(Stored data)
◇ ◇ ◇ ◇

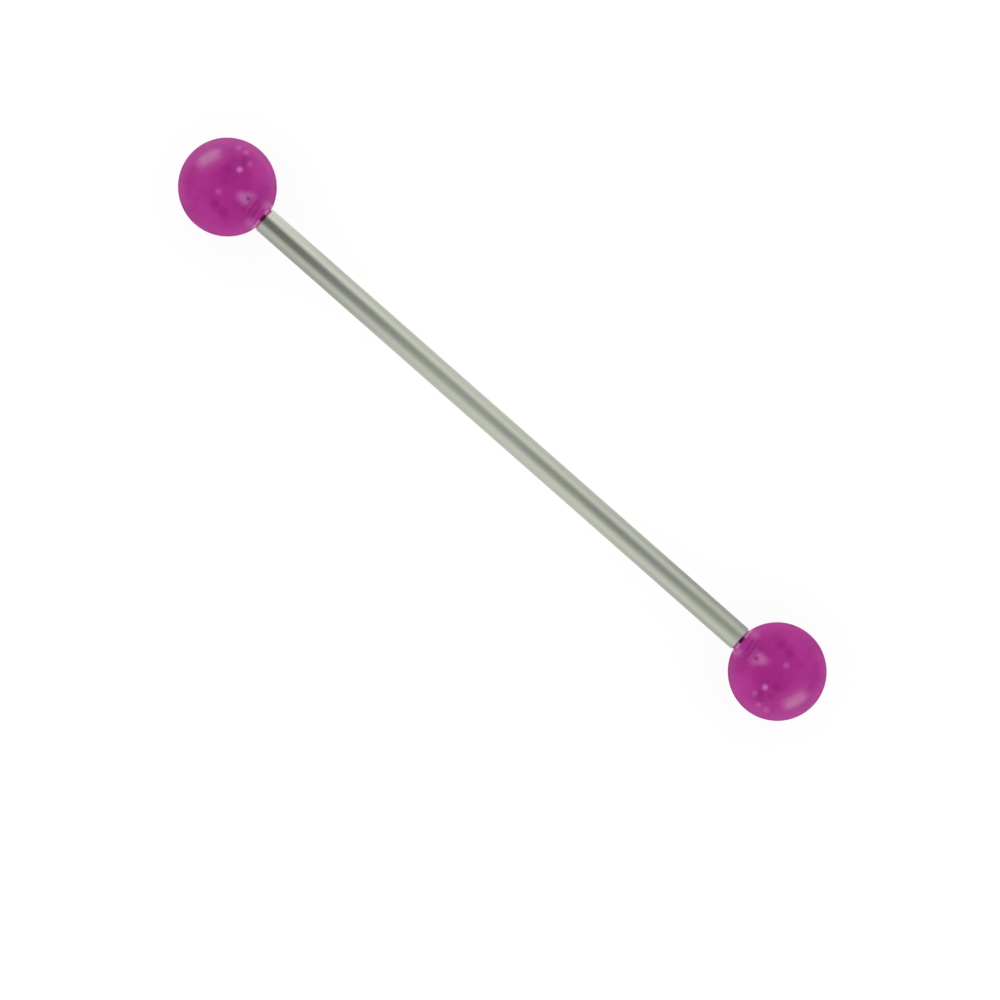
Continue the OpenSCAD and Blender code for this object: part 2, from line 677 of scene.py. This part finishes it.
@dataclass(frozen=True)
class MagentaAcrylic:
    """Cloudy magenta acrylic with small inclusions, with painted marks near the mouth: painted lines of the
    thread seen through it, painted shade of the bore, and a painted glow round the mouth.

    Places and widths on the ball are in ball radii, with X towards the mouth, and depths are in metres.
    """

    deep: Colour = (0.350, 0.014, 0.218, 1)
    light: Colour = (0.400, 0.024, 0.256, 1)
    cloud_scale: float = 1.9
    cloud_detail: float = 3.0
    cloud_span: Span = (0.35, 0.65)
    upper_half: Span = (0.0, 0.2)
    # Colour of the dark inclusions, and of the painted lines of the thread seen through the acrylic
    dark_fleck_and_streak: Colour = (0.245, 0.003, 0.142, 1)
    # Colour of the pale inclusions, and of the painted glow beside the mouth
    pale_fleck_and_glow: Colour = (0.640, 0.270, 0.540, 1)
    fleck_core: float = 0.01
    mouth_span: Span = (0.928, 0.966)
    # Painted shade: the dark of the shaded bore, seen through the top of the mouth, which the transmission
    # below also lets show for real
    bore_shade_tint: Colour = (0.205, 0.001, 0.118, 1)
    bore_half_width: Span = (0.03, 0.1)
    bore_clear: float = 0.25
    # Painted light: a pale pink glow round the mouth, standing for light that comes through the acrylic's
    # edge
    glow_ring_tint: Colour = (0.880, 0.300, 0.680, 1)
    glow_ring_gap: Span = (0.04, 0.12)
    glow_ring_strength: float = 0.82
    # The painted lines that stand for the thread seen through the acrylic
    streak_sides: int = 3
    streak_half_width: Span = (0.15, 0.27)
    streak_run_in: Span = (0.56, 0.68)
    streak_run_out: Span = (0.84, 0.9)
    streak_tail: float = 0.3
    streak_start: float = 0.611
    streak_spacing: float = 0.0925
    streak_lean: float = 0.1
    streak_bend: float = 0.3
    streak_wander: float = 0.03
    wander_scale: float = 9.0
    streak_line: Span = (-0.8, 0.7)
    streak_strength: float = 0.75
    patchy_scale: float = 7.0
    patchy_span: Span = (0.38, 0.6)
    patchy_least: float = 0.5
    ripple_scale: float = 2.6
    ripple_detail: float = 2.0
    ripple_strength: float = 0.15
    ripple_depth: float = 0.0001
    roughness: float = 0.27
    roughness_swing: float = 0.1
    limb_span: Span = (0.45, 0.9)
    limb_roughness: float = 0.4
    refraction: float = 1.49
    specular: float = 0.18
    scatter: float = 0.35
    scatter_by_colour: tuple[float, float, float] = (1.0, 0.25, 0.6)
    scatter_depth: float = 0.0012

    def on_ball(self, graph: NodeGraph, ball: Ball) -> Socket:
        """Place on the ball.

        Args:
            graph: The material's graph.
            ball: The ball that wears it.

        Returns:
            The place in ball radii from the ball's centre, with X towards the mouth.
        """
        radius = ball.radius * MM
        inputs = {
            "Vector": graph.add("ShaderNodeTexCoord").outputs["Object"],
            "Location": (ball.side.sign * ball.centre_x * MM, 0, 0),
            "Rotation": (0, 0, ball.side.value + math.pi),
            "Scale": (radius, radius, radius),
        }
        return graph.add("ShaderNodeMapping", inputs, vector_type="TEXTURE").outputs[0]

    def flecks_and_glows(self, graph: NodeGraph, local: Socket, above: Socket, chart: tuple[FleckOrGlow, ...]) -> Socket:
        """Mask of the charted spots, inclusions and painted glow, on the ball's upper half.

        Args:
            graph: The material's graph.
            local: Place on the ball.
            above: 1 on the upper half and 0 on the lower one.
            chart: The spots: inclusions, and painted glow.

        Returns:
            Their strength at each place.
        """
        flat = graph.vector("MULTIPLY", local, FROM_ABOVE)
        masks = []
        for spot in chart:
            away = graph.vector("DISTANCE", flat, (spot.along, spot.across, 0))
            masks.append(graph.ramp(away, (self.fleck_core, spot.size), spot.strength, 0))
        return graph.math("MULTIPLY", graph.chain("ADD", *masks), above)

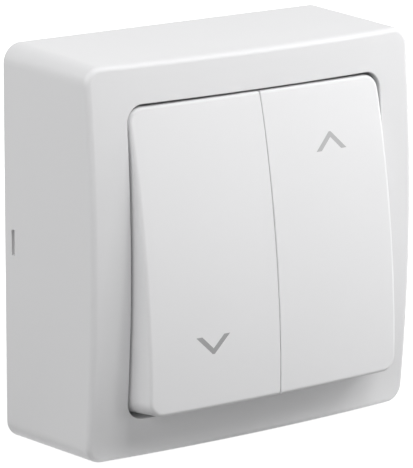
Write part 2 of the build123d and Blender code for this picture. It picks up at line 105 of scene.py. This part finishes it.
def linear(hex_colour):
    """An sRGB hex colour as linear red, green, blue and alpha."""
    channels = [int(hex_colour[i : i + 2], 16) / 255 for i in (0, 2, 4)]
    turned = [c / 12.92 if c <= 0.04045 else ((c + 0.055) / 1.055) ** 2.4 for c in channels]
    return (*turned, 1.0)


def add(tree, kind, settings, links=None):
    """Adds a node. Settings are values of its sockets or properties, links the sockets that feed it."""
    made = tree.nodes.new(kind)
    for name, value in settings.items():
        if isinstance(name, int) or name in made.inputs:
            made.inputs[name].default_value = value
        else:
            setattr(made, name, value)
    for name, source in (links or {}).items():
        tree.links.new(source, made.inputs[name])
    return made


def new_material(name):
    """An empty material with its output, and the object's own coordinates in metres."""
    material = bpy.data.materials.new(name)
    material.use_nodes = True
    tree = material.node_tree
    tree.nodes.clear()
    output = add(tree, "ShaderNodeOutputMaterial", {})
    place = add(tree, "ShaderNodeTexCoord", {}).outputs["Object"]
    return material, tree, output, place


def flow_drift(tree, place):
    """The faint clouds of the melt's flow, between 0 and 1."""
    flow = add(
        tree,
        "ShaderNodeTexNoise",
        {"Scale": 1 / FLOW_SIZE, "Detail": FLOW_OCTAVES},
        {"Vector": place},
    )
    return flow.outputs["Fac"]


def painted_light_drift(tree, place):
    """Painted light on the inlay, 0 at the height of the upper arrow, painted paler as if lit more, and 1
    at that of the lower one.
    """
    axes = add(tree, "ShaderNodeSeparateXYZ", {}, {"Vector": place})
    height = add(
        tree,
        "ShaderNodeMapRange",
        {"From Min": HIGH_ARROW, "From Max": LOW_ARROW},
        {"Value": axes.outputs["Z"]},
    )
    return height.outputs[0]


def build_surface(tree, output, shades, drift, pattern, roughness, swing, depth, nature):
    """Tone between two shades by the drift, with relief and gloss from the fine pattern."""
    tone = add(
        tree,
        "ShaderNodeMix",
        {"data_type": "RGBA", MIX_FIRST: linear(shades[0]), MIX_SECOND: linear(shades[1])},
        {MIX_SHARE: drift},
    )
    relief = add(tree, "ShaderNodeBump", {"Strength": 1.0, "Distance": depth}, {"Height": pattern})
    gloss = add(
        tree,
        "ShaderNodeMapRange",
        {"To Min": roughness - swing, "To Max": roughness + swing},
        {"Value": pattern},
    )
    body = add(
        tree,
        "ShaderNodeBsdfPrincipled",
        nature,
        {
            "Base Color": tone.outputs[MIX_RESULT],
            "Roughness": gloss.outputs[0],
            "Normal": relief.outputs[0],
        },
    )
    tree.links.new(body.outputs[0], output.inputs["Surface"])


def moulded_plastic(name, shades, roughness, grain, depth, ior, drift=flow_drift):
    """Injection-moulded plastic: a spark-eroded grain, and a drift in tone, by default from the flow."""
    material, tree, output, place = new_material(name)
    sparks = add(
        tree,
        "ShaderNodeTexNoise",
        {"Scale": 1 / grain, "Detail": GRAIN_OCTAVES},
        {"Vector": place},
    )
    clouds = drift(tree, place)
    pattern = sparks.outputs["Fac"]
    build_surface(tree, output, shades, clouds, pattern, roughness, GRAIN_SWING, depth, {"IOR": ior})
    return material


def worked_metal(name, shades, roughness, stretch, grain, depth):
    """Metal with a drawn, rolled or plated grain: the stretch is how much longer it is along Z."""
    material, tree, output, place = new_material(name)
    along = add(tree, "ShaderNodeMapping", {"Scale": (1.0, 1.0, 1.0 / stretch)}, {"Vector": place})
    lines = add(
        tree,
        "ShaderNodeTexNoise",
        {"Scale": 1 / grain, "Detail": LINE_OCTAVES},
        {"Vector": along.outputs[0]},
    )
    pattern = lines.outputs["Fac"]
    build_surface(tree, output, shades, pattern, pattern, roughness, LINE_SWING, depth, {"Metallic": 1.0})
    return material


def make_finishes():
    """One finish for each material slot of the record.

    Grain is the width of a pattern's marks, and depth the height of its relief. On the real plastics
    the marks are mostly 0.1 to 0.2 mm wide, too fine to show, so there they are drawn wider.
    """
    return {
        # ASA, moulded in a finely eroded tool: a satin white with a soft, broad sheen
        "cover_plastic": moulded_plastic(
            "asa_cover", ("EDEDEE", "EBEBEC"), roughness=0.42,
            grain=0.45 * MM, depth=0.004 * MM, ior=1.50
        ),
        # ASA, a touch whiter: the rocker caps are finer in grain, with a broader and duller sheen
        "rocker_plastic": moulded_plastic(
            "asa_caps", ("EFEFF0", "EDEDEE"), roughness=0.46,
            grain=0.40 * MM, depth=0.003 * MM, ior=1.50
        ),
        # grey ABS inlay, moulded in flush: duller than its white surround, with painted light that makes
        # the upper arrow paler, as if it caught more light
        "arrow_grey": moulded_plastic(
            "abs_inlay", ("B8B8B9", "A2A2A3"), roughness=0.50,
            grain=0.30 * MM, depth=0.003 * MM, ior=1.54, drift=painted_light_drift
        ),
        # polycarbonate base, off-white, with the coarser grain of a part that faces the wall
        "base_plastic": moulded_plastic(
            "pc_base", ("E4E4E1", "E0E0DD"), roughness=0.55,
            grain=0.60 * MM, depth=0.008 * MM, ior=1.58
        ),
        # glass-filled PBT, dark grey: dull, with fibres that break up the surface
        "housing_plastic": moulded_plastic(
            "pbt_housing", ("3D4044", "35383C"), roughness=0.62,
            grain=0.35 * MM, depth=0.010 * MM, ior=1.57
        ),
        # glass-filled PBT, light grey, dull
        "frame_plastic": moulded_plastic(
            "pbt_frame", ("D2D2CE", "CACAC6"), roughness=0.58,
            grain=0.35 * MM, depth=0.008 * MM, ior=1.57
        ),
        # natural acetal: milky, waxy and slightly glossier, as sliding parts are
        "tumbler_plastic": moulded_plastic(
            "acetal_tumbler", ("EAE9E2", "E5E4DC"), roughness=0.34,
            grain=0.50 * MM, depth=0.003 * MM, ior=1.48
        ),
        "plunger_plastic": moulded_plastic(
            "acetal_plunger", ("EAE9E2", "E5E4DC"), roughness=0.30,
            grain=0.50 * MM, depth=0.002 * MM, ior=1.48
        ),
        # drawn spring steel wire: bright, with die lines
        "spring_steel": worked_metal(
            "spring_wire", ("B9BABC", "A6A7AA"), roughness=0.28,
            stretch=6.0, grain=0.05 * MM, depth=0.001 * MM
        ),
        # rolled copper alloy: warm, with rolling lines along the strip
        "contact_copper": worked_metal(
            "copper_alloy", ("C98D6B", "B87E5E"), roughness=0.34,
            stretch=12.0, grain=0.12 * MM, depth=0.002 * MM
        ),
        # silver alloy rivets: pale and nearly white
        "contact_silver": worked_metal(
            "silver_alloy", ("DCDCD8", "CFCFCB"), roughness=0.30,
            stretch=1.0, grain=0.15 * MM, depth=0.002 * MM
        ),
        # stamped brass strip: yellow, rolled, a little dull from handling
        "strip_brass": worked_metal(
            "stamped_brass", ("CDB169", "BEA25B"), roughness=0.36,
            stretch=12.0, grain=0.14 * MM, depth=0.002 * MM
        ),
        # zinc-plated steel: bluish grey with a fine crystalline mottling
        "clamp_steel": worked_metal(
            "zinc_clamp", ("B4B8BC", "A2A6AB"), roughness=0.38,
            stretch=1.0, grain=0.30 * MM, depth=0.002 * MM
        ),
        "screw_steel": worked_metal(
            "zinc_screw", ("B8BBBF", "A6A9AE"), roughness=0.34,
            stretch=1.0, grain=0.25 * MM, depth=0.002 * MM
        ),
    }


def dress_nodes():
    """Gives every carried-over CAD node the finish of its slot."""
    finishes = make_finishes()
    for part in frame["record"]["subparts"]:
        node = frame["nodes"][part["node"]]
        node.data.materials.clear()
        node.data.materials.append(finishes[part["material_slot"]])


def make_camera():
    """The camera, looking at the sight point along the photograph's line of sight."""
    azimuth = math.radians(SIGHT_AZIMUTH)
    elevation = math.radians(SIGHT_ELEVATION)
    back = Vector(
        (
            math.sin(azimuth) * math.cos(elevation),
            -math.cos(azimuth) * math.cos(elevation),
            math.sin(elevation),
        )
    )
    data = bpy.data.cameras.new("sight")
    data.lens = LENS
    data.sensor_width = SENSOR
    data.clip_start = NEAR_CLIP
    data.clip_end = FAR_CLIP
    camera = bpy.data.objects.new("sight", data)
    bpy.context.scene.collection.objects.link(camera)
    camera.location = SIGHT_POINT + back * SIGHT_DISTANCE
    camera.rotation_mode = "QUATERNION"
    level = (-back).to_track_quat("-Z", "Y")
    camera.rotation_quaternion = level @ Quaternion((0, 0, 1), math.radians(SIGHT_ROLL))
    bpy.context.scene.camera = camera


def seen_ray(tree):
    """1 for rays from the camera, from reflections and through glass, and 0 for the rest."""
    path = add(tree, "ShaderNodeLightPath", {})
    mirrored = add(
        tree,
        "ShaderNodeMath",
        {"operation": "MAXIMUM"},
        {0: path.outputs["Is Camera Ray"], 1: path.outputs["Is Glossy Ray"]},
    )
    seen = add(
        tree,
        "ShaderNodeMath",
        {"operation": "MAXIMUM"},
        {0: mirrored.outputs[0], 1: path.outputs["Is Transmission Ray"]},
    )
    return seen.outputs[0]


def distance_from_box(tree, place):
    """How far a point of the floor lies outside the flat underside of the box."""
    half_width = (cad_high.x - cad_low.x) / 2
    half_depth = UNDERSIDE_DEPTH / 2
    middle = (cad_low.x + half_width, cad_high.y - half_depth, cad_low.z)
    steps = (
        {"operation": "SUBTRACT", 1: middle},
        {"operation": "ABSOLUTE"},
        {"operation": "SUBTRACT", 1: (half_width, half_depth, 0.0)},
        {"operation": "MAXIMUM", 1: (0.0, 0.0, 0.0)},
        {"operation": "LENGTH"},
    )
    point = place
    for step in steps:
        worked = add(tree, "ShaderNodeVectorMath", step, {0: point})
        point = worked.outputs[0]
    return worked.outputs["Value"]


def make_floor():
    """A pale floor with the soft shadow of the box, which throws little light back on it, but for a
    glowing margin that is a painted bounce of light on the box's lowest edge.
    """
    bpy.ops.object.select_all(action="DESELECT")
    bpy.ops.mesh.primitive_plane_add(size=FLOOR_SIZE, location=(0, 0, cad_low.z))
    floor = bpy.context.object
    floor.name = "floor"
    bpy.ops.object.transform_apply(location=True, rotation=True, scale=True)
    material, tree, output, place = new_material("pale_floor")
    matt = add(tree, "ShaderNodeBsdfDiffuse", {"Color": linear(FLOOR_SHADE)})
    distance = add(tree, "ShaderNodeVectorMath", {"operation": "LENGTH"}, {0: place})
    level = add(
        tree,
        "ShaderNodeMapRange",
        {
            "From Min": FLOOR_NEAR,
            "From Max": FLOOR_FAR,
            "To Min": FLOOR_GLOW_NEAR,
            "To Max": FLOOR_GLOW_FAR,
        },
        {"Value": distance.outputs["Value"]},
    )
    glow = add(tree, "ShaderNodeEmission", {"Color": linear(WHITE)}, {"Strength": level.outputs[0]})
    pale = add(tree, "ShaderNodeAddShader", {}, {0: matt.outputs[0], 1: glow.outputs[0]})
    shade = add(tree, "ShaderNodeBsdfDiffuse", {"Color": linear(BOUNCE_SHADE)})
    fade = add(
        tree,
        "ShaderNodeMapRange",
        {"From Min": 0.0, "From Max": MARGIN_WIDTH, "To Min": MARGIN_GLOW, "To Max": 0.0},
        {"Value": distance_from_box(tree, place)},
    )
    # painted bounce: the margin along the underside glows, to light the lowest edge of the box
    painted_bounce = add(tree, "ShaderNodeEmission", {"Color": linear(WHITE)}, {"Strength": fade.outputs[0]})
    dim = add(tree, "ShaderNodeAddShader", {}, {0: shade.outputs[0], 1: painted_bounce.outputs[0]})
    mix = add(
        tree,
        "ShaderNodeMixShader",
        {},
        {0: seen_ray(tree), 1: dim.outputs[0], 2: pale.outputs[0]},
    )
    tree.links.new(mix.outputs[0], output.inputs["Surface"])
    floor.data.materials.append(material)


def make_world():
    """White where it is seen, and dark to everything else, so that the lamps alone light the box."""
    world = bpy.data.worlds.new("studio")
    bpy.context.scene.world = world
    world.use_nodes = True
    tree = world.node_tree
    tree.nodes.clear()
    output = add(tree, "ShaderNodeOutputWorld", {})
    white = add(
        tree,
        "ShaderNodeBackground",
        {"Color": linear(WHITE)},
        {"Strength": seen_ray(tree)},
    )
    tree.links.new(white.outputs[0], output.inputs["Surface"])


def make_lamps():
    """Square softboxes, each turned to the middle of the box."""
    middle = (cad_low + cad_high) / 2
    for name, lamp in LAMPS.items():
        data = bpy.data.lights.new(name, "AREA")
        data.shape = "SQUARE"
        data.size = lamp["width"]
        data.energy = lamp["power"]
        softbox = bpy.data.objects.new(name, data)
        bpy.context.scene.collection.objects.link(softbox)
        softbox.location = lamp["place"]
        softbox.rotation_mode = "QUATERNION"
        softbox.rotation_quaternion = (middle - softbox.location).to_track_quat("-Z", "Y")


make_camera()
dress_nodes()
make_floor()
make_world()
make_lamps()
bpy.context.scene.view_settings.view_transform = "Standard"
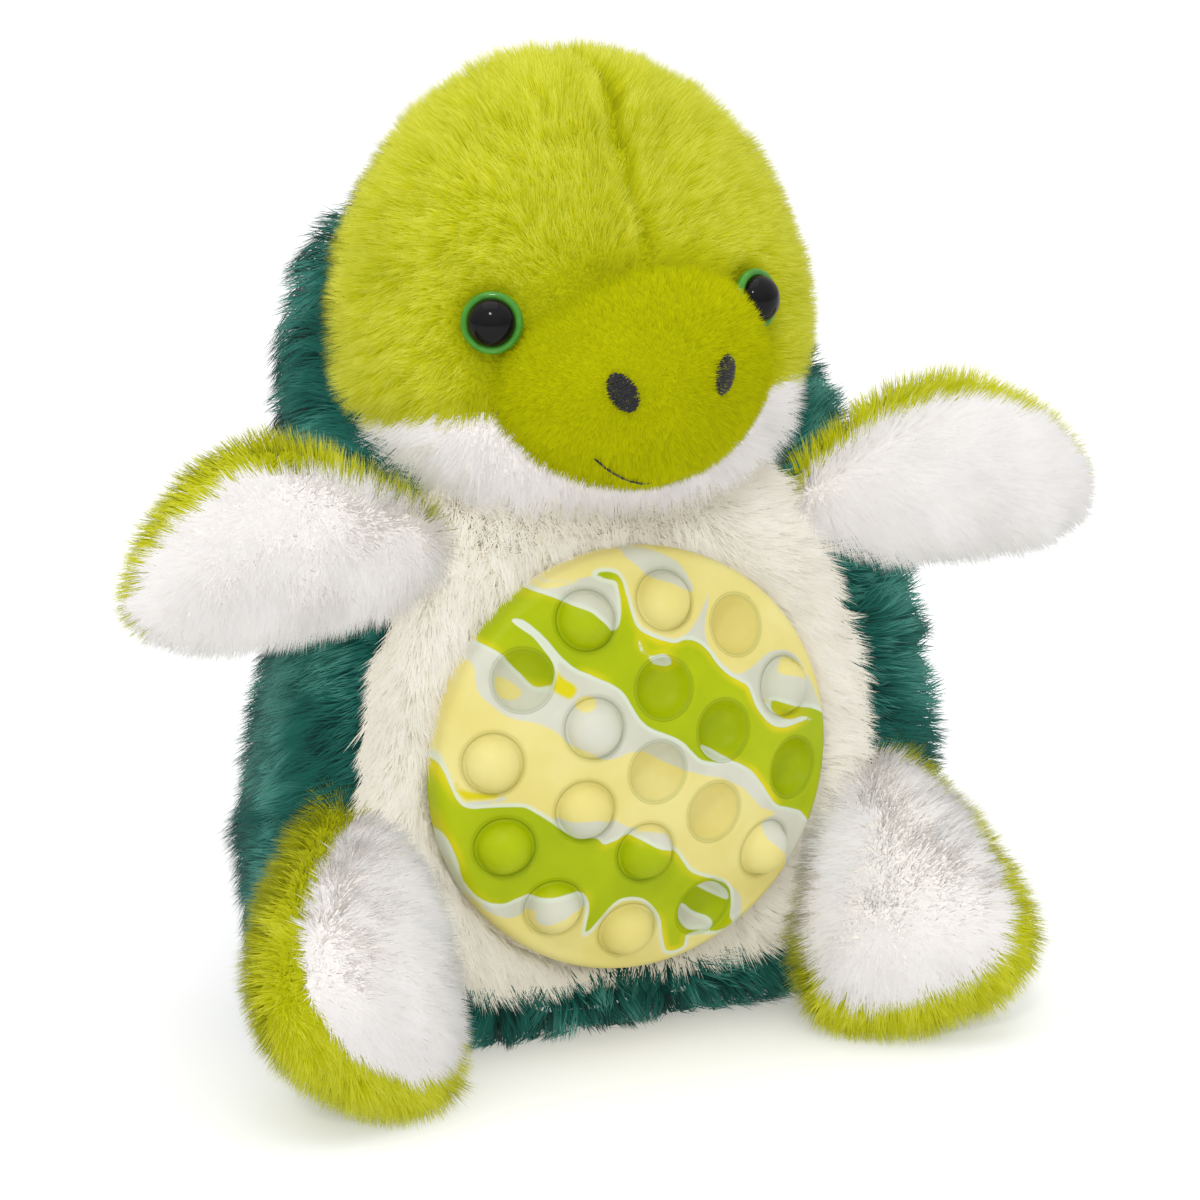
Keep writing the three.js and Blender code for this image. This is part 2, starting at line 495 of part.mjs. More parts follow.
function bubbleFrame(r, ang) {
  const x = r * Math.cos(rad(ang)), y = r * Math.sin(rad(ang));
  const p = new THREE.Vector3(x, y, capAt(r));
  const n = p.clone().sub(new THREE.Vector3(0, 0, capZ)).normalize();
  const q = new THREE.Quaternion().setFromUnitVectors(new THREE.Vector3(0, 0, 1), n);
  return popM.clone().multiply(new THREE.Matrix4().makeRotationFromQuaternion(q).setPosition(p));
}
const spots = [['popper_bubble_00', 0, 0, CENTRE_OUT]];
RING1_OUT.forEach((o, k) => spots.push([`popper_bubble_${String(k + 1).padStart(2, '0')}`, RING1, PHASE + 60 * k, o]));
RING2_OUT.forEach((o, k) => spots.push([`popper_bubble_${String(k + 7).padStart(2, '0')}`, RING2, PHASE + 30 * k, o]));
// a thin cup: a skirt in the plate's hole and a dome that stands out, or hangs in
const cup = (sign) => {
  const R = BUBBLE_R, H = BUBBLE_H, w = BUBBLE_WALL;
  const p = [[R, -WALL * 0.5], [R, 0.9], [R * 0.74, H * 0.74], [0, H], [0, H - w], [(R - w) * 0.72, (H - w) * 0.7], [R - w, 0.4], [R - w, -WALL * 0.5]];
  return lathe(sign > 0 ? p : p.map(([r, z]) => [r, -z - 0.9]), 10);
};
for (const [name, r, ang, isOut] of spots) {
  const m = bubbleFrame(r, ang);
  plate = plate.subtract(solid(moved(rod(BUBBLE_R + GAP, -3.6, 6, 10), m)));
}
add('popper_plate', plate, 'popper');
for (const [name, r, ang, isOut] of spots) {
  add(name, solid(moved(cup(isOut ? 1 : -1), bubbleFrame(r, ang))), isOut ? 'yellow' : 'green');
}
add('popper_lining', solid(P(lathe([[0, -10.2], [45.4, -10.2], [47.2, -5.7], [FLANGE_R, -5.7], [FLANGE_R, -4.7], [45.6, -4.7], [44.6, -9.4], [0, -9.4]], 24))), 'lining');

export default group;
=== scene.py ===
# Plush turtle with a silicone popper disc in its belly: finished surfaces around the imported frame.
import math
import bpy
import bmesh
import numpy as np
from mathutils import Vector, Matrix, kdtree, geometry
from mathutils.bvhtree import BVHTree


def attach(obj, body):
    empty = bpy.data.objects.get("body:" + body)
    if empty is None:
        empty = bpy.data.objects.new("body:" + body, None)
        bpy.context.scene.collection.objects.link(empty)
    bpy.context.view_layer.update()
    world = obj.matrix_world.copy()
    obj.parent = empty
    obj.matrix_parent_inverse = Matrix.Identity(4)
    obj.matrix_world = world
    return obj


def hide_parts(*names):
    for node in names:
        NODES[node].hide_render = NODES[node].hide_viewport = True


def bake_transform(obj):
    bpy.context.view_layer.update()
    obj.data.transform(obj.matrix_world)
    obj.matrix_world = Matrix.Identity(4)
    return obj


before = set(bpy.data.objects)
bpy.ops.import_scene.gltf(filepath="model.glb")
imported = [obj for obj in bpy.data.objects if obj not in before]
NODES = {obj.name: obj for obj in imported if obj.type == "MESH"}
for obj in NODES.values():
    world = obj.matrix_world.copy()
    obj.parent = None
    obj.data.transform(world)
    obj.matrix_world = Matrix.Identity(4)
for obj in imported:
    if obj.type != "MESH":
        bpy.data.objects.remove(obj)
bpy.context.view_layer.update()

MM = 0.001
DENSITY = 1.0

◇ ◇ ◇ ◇

THE REQUEST ▸
Output the lines from the line containing "const m = bubbleFrame(r, ang);" to the end, both included; add nothing.

OUTPUT FOR THIS TASK ▸
  const m = bubbleFrame(r, ang);
  plate = plate.subtract(solid(moved(rod(BUBBLE_R + GAP, -3.6, 6, 10), m)));
}
add('popper_plate', plate, 'popper');
for (const [name, r, ang, isOut] of spots) {
  add(name, solid(moved(cup(isOut ? 1 : -1), bubbleFrame(r, ang))), isOut ? 'yellow' : 'green');
}
add('popper_lining', solid(P(lathe([[0, -10.2], [45.4, -10.2], [47.2, -5.7], [FLANGE_R, -5.7], [FLANGE_R, -4.7], [45.6, -4.7], [44.6, -9.4], [0, -9.4]], 24))), 'lining');

export default group;
=== scene.py ===
# Plush turtle with a silicone popper disc in its belly: finished surfaces around the imported frame.
import math
import bpy
import bmesh
import numpy as np
from mathutils import Vector, Matrix, kdtree, geometry
from mathutils.bvhtree import BVHTree


def attach(obj, body):
    empty = bpy.data.objects.get("body:" + body)
    if empty is None:
        empty = bpy.data.objects.new("body:" + body, None)
        bpy.context.scene.collection.objects.link(empty)
    bpy.context.view_layer.update()
    world = obj.matrix_world.copy()
    obj.parent = empty
    obj.matrix_parent_inverse = Matrix.Identity(4)
    obj.matrix_world = world
    return obj


def hide_parts(*names):
    for node in names:
        NODES[node].hide_render = NODES[node].hide_viewport = True


def bake_transform(obj):
    bpy.context.view_layer.update()
    obj.data.transform(obj.matrix_world)
    obj.matrix_world = Matrix.Identity(4)
    return obj


before = set(bpy.data.objects)
bpy.ops.import_scene.gltf(filepath="model.glb")
imported = [obj for obj in bpy.data.objects if obj not in before]
NODES = {obj.name: obj for obj in imported if obj.type == "MESH"}
for obj in NODES.values():
    world = obj.matrix_world.copy()
    obj.parent = None
    obj.data.transform(world)
    obj.matrix_world = Matrix.Identity(4)
for obj in imported:
    if obj.type != "MESH":
        bpy.data.objects.remove(obj)
bpy.context.view_layer.update()

MM = 0.001
DENSITY = 1.0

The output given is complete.